**Available data**

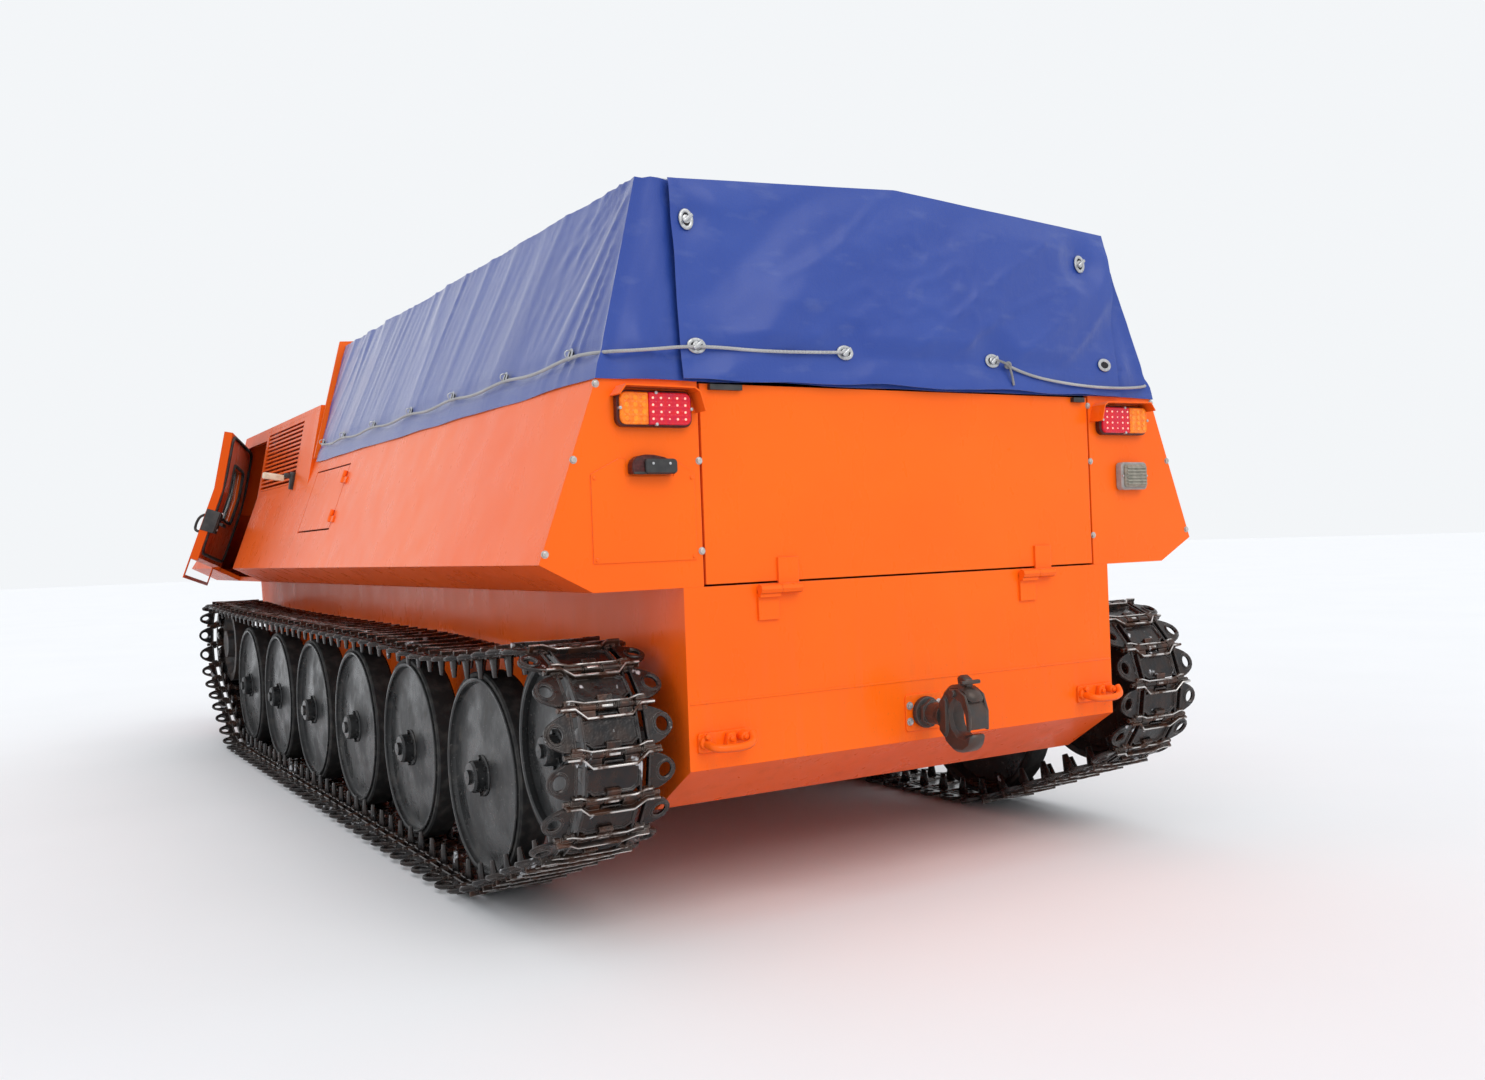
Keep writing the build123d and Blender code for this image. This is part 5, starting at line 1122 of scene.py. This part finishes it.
plate = bar("hook_plate", rounded(-0.074, 0.074, -0.058, 0.058, (0.010,) * 4), 0.0, 0.005, 0.0015)
fitted(plate, body_enamel, "pintle_hook", place=HOOK_BACK)
bolts = []
for u, v in ((-0.059, 0.024), (-0.059, -0.026), (0.059, 0.024), (0.059, -0.026)):
    bolts += [round_bar("washer", 0.0125, 0.005, 0.0068, u, v, 16),
              round_bar("bolt", 0.0090, 0.0065, 0.0135, u, v, 6, 0.001)]
fitted(join(bolts, "hook_bolts"), zinc_plate, "pintle_hook", place=HOOK_BACK)


# Rear tow hooks: low round hooks bent from bar on bolted lugs at both lower corners, painted
# over with the body and scraped at the tips.
TOW_LUG = [(-0.004, -0.010), (0.034, -0.010), (0.028, 0.026), (0.004, 0.024)]
TOW_BAR = [(-0.064, 0.002, 0.008), (-0.066, -0.004, 0.040), (-0.056, -0.010, 0.064), (-0.020, -0.012, 0.070),
           (0.030, -0.012, 0.070), (0.062, -0.006, 0.062), (0.076, 0.006, 0.046), (0.078, 0.018, 0.034)]
tow_pieces = []
for y in (0.740, -0.760):
    one = join([
        bar("tow_plate", rounded(-0.084, 0.084, -0.029, 0.029, (0.008,) * 4), 0, 0.009, 0.002),
        bar("tow_lug", TOW_LUG, 0.008, 0.028, 0.003),
        tube("tow_bar", TOW_BAR, 0.0120, steps=5, sides=3),
        round_bar("boss", 0.020, 0.006, 0.022, -0.064, 0.002, 16, 0.004),
        round_bar("boss", 0.014, 0.006, 0.040, 0.054, 0.010, 14, 0.003),
        round_bar("stud", 0.0085, 0.024, 0.036, 0.014, 0.008, 6, 0.001),
        round_bar("stud", 0.0085, 0.036, 0.047, 0.054, 0.010, 6, 0.001),
        round_bar("stud", 0.0085, 0.020, 0.032, -0.064, 0.020, 6, 0.001),
    ], "tow_hook")
    one.data.transform(lie_on((0, y, up(0.560)), (0, -1, 0)))
    tow_pieces.append(one)
fitted(join(tow_pieces, "rear_tow_hooks"), body_enamel, "tow_hooks_rear")


# Doors: folded pans with a black rubber seal round the inner face, the window held in rubber,
# a latch block with its bolts on the free edge and a loop handle outside.
WIDE_Y, WIDE_H, KINK_Y, KINK_H, ROOF_Y, ROOF_H = 1.285, 1.087, 1.140, 1.480, 1.058, 1.880
DOOR_IN = 0.045 + 0.0025
LATCH_H, LOOP_X, BOLT_X = 1.29, 4.548, 4.545
PANE = (4.700, 5.000, 1.330, 1.640)


def wall_y(h):
    """Outer face of the cab's side at a height."""
    if h < KINK_H:
        return WIDE_Y - (WIDE_Y - KINK_Y) * (h - WIDE_H) / (KINK_H - WIDE_H)
    return KINK_Y - (KINK_Y - ROOF_Y) * (h - KINK_H) / (ROOF_H - KINK_H)


def round_window(x0, x1, h0, h1, inward, corner):
    """Points round a rectangle on the cab's side, bent at the kink."""
    points = [(x, wall_y(h) - inward, up(h)) for x, h in rounded(x0, x1, h0, h1, (corner,) * 4, 3)]
    closer = []
    for a, b in zip(points, points[1:] + points[:1]):
        closer.append(a)
        if abs(b[2] - a[2]) > 0.1:
            for share in (0.25, 0.5, 0.75):
                h = a[2] - GROUND + (b[2] - a[2]) * share
                closer.append((a[0] + (b[0] - a[0]) * share, wall_y(h) - inward, up(h)))
    return closer


hinge_low, hinge_high = Vector((5.176, 1.297, up(WIDE_H))), Vector((5.176, 1.070, up(ROOF_H)))
swing = Matrix.Rotation(radians(-20), 4, (hinge_high - hinge_low).normalized())
opened = Matrix.Translation(hinge_low) @ swing @ Matrix.Translation(-hinge_low)
leaned = Matrix.Rotation(atan2(WIDE_Y - KINK_Y, KINK_H - WIDE_H), 4, "X")
rubber = two_tone("seal_rubber", (0.012, 0.012, 0.012), (0.060, 0.052, 0.046), (0.03, 0.45, 0.8, 5), 0.6,
                  0.0005)
# The loop handle's points as the height where the wall is measured, its reach and its height.
GRIP = ((1.338, -0.003, 1.338), (1.338, 0.030, 1.336), (1.290, 0.040, 1.290), (1.240, 0.030, 1.244),
        (1.240, -0.003, 1.242))
for side, door_place in (("left", opened), ("right", Matrix.Scale(-1, 4, (0, 1, 0)))):
    seals = [
        tube("door_seal", round_window(4.528, 5.148, 1.118, 1.778, DOOR_IN + 0.003, 0.05), 0.0095, True, 3),
        tube("window_seal_in", round_window(*PANE, DOOR_IN + 0.001, 0.03), 0.0090, True, 3),
        tube("window_seal_out", round_window(*PANE, 0.000, 0.03), 0.0085, True, 3),
    ]
    handle = tube("door_loop", [(LOOP_X, wall_y(at) + reach, up(h)) for at, reach, h in GRIP], 0.0075)
    base = slab("door_loop_base", (4.530, -0.004, -0.070), (4.566, 0.006, 0.070), 0.003)
    base.data.transform(Matrix.Translation((0, wall_y(LATCH_H), up(LATCH_H))) @ leaned)
    case = [
        slab("latch_block", (4.518, -0.030, -0.060), (4.572, 0.010, 0.062), 0.006),
        slab("latch_tongue", (4.506, -0.020, -0.018), (4.524, -0.004, 0.018), 0.004),
        slab("latch_lever", (4.545, -0.050, -0.010), (4.640, -0.038, 0.010), 0.004),
        slab("latch_stem", (4.545, -0.045, -0.008), (4.563, -0.020, 0.008), 0.003),
        slab("latch_edge", (4.5038, -0.024, -0.062), (4.5210, 0.050, 0.062), 0.002),
    ]
    black, latch = join([*seals, handle, base], "door_rubber_" + side), join(case, "door_latch_case_" + side)
    latch.data.transform(Matrix.Translation((0, wall_y(LATCH_H) - DOOR_IN - 0.008, up(LATCH_H))) @ leaned)
    bolts = []
    for h in (LATCH_H - 0.045, LATCH_H + 0.045):
        select()
        bpy.ops.mesh.primitive_uv_sphere_add(segments=12, ring_count=8, radius=0.0075,
                                             location=(BOLT_X, wall_y(h) - DOOR_IN - 0.038, up(h)))
        bolts.append(applied("latch_bolt"))
    for piece, look, node in ((black, rubber, None), (latch, black_plastic, "door_latch_" + side),
                              (join(bolts, "door_latch_bolts_" + side), zinc_plate, None)):
        fitted(piece, look, node, "door_%s_body" % side, place=door_place)


# Side marker: a cream moulded flag that stands out from a black moulded bracket, which is
# fixed to the wall beside the left louvre.
bracket = join([slab("marker_bracket", (-0.014, -0.045, -0.004), (0.014, 0.045, 0.020), 0.004),
                slab("marker_arm", (-0.010, 0.010, 0.010), (0.016, 0.035, 0.050), 0.004)], "marker_bracket")
flag = slab("marker_flag", (-0.004, -0.008, 0.046), (0.026, 0.024, 0.150), 0.006)
by_louvre = lie_on((3.590, wall_y(1.525) + 0.001, up(1.525)), (1, 0, 0), (0, -0.16, 1))
cream = two_tone("cream_plastic", (0.72, 0.66, 0.50), (0.50, 0.42, 0.30), (0.02, 0.45, 0.8, 5), 0.4, 0.0004,
                 rounding=0.002)
for piece, look in ((bracket, black_plastic), (flag, cream)):
    fitted(piece, look, place=by_louvre @ Matrix.Scale(-1, 4, (0, 0, 1)))


# Headlamps: round sealed lamps on the nose, each a domed clear lens in a black shell, held by
# a bright plated rim.
kinds = []
for s in (1, -1):
    shell = round_bar("shell", 0.076, 0.0, 0.052, sides=36, bevel=0.008)
    rim = ring("headlamp_rim", 0.160, 0.160, 0.0085, 0.052, 0.9)
    select()
    bpy.ops.mesh.primitive_uv_sphere_add(segments=36, ring_count=14, radius=0.070, location=(0, 0, 0.050),
                                         scale=(1, 1, 0.26))
    kinds.append((shell, rim, applied("dome")))
    for piece in kinds[-1]:
        piece.data.transform(lie_on((6.000, s * 0.760, up(1.050)), (0, 1, 0)))
looks = (("headlamp_shells", black_plastic), ("headlamp_rims", zinc_plate), ("headlamp_lenses", clear_lens))
for pieces, (name, look) in zip(zip(*kinds), looks):
    fitted(join(pieces, name), look, "headlamps")


# Glass, seats, engine and what else keeps its CAD shape: tinted flat panes with a film of
# dust, black vinyl seats, a cast-iron engine block, and black moulded latches and dash.
seat_cover = two_tone("seat_cover", (0.022, 0.022, 0.024), (0.050, 0.048, 0.046), (0.10,), 0.5,
                      grit=((0.004, 0, 1, 4), 0.0006), rounding=0.02)
engine_iron = rusty_steel("engine_iron", (0.10, 0.10, 0.10), (0.10, 0.06, 0.04), (0.05, 0.04, 0.03),
                          0.6, 0.1, 0.3)
glass = two_tone("window_glass", (0.75, 0.80, 0.80), (0.62, 0.64, 0.62), (0.12, 0.3, 0.8, 5), (0.12, 0.02),
                 more={"Transmission Weight": 0.9, "IOR": 1.45})
for look, nodes in (
    (hook_steel, ("pintle_hook",)), (seat_cover, ("seats",)), (engine_iron, ("engine_block",)),
    (black_plastic, ("door_latch_left", "door_latch_right", "gate_latches", "plate_lamp", "dash")),
    (glass, ("windscreen", "door_glass_left", "door_glass_right")),
    (red_lens, ("tail_lamps",)), (clear_lens, ("reversing_lamp", "headlamps")),
):
    for node in nodes:
        shade(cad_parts[node], look)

**Aim**
Reproduce verbatim only this range: the first line of the material through the line that contains "PANE = (4.700, 5.000, 1.330, 1.640)", inclusive.

**Answer to the problem**
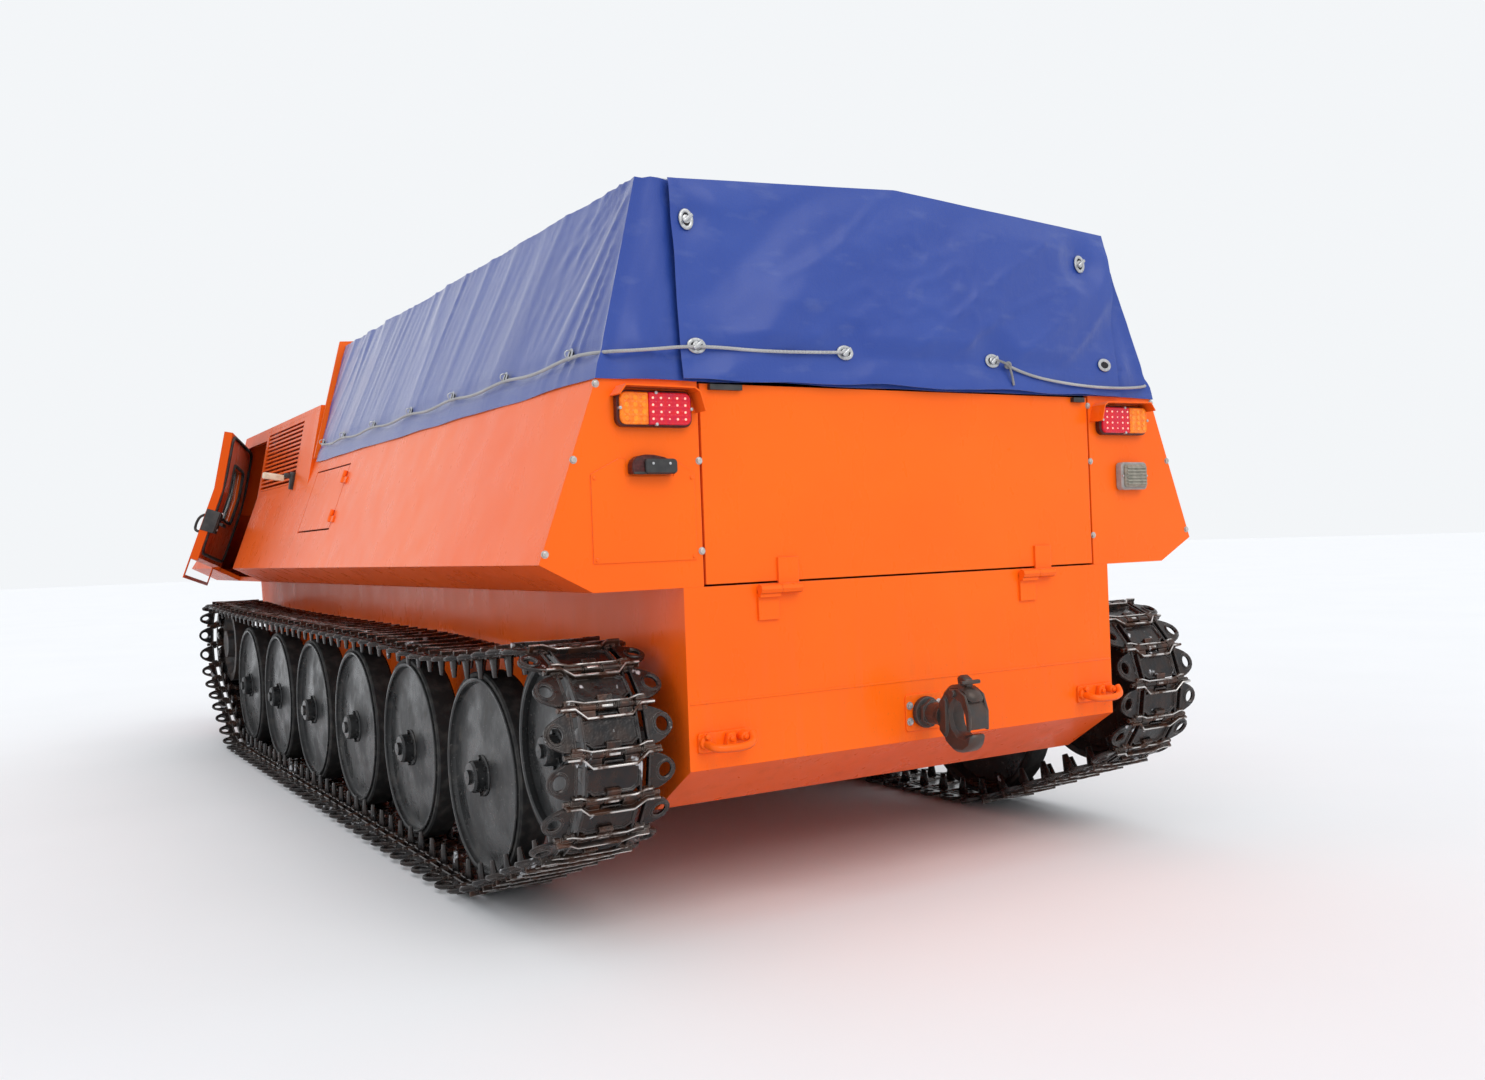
Keep writing the build123d and Blender code for this image. This is part 5, starting at line 1122 of scene.py. This part finishes it.
plate = bar("hook_plate", rounded(-0.074, 0.074, -0.058, 0.058, (0.010,) * 4), 0.0, 0.005, 0.0015)
fitted(plate, body_enamel, "pintle_hook", place=HOOK_BACK)
bolts = []
for u, v in ((-0.059, 0.024), (-0.059, -0.026), (0.059, 0.024), (0.059, -0.026)):
    bolts += [round_bar("washer", 0.0125, 0.005, 0.0068, u, v, 16),
              round_bar("bolt", 0.0090, 0.0065, 0.0135, u, v, 6, 0.001)]
fitted(join(bolts, "hook_bolts"), zinc_plate, "pintle_hook", place=HOOK_BACK)


# Rear tow hooks: low round hooks bent from bar on bolted lugs at both lower corners, painted
# over with the body and scraped at the tips.
TOW_LUG = [(-0.004, -0.010), (0.034, -0.010), (0.028, 0.026), (0.004, 0.024)]
TOW_BAR = [(-0.064, 0.002, 0.008), (-0.066, -0.004, 0.040), (-0.056, -0.010, 0.064), (-0.020, -0.012, 0.070),
           (0.030, -0.012, 0.070), (0.062, -0.006, 0.062), (0.076, 0.006, 0.046), (0.078, 0.018, 0.034)]
tow_pieces = []
for y in (0.740, -0.760):
    one = join([
        bar("tow_plate", rounded(-0.084, 0.084, -0.029, 0.029, (0.008,) * 4), 0, 0.009, 0.002),
        bar("tow_lug", TOW_LUG, 0.008, 0.028, 0.003),
        tube("tow_bar", TOW_BAR, 0.0120, steps=5, sides=3),
        round_bar("boss", 0.020, 0.006, 0.022, -0.064, 0.002, 16, 0.004),
        round_bar("boss", 0.014, 0.006, 0.040, 0.054, 0.010, 14, 0.003),
        round_bar("stud", 0.0085, 0.024, 0.036, 0.014, 0.008, 6, 0.001),
        round_bar("stud", 0.0085, 0.036, 0.047, 0.054, 0.010, 6, 0.001),
        round_bar("stud", 0.0085, 0.020, 0.032, -0.064, 0.020, 6, 0.001),
    ], "tow_hook")
    one.data.transform(lie_on((0, y, up(0.560)), (0, -1, 0)))
    tow_pieces.append(one)
fitted(join(tow_pieces, "rear_tow_hooks"), body_enamel, "tow_hooks_rear")


# Doors: folded pans with a black rubber seal round the inner face, the window held in rubber,
# a latch block with its bolts on the free edge and a loop handle outside.
WIDE_Y, WIDE_H, KINK_Y, KINK_H, ROOF_Y, ROOF_H = 1.285, 1.087, 1.140, 1.480, 1.058, 1.880
DOOR_IN = 0.045 + 0.0025
LATCH_H, LOOP_X, BOLT_X = 1.29, 4.548, 4.545
PANE = (4.700, 5.000, 1.330, 1.640)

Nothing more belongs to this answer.